Important dates and special announcements

  • Assignment 1 using Fisher Iris Data , due: April 27, 23:59 (released: March 23)
  • Assignment 2 , due: May 24, 23:59 (released: May 5)
  • Final examination: 16 June 2009

Contact hours for students

After the lecture and per email

Textbook

Required:

We also recommend (ordered by priority):

  • Hastie, Tibshirani, and Friedman: The Elements of Statistical Learning, Springer
  • MacKay, Information Theory, Inference, and Learning Algorithms, Cambridge University Press
  • Hutter, Universal Artificial Intelligence: Sequential Decisions based on Algorithmic Probability, Springer

Overview

Statistical Machine Learning plays a key role in science and technology. Some examples of applications using Statistical Machine Learning techniques are e.g.

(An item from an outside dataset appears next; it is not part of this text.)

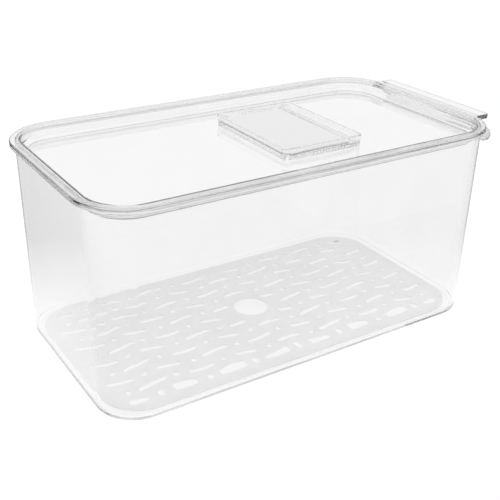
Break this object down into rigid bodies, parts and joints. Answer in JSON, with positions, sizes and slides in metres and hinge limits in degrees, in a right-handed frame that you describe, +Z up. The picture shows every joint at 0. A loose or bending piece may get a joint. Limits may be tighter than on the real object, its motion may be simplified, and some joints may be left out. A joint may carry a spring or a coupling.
{
  "type": "produce keeper",
  "caption": "Clear lidded bin for a fridge shelf, with a hooked end pull, a perforated strainer tray inside and a vent cap with a filter pad on its recessed lid.",
  "frame": {"origin": "Middle of the tub's flat base, in the plane of the shelf. The body is centred on it; the pull and the tab reach out further at +X.", "axes": "+X runs along the tub towards the end with the pull, +Y is across it, +Z is up and square to the base."},
  "size_m": [0.3995, 0.206, 0.178],
  "materials": {
    "clear_tub": "clear moulded polystyrene, polished",
    "clear_lid": "clear moulded polystyrene, polished",
    "frosted_tray": "translucent white polypropylene, fine satin",
    "grey_pad": "light grey filter felt"
  },
  "bodies": {
    "tub": {"tub": "clear_tub"},
    "strainer_tray": {"strainer_tray": "frosted_tray"},
    "lid": {"lid": "clear_lid"},
    "vent_cap": {"vent_cap": "clear_lid"},
    "filter_pad": {"filter_pad": "grey_pad"}
  },
  "joints": [
    {"name": "tray_lift", "type": "slide", "parent": "tub", "child": "strainer_tray", "axis": [0, 0, 1], "range_m": [0, 0.14]},
    {"name": "lid_lift", "type": "slide", "parent": "tub", "child": "lid", "axis": [0, 0, 1], "range_m": [0, 0.2]},
    {"name": "vent_cap_lift", "type": "slide", "parent": "lid", "child": "vent_cap", "axis": [0, 0, 1], "range_m": [0, 0.03]},
    {"name": "filter_pad_lift", "type": "slide", "parent": "vent_cap", "child": "filter_pad", "axis": [0, 0, 1], "range_m": [0, 0.02]}
  ]
}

  • e-mail spam filtering,
  • web page ranking,
  • handwritten ZIP code recognition,
  • identification of risk factors for cancer,
  • object recognition in computer vision, and,
  • autonomous robot navigation.

Some of the basic questions raised are

  • What is a good model for the available data?
  • How computationally effective can the parameters of the model be fitted to the available data?
  • How does a model perform on future data?

This course provides a broad but thorough introduction to the methods and practice of statistical machine learning. Topics covered will include Bayesian inference and maximum likelihood modeling; regression, classification, density estimation, clustering, principal and independent component analysis; parametric, semi-parametric, and non-parametric models; basis functions, neural networks, kernel methods, and graphical models; deterministic and stochastic optimisation; overfitting, regularisation, and validation.

The course employs the Elefant - Machine Learning Toolbox developed at NICTA and written in the programming language Python. The graphical user interface of Elefant and a number of predefined building blocks (e.g. data readers and writers, algorithms) allow to easily setup and store a Machine Learning experiment. Elefant is Open Source and available for Linux, Mac OS X, and Windows. It will be provided on all computers used in the tutorials and labs. (Please watch a movie demonstrating Elefant in action.)

Elefant GUI

Schedule

(to be adapted and refined throughout the course)
week Lecture Lecture Tutorial/Lab
Tue 4 - 5.30 pm Wed 4 - 5.30 pm Thu 1 - 3 pm
Ian Ross, R221 Graduate Teaching Room Ian Ross, R221 Graduate Teaching Room CSIT, N113
23/2 - 27/2 Overview (Slides) Introduction (Slides) none
2/3 - 6/3 Probability (Slides) Linear Algebra (Slides) Optimisation (see also "From Matlab to Python/Numpy")
9/3 - 13/3 Linear Regression (Slides) Linear Regression (Slides) Sample code for Optimisation
16/3 - 20/3 Linear Classification (Slides) Linear Classification (Slides) Regression ( Sample code)
23/3 Assignment 1 using Fisher Iris Data
23/3 - 27/3 Neural Networks (Slides) Neural Networks (Slides) Classification using Fisher Iris Data
30/3 - 3/4 Kernel Methods (Slides) Sparse Kernel Machines (Slides) Neural Network
6/4 - 10/4 Graphical Models (Slides) Graphical Models (Slides) Sample Code for Neural Network
13/4 - 17/4 none none none
20/4 - 24/4 none none none
27/4 - 1/5 Graphical Models (Slides) Mixture Models and EM (Slides) Kernels and Elefant (manual)
5/5 Assignment 2 using Fisher Iris Data
4/5 - 8/5 Mixture Models and EM (Slides) Approximate Inference (Slides)
11/5 - 15/5 Sampling (Slides) Principal Component Analysis (Slides) Return Assignment 1; Oral Exam Preparation
18/5 - 22/5 Sequential Data (Slides) Sequential Data (Slides) Eigenfaces
25/5 - 29/5 Combining Models (Slides) Selected Topics (Slides) Hidden Markov Model ( Sample code )
1/6 - 5/6 Discussion/Summary (Slides) Exam preparations none
16/6 Oral Examination (All Slides)

For excellent supplemental slides, see Andrew Moore's Tutorials.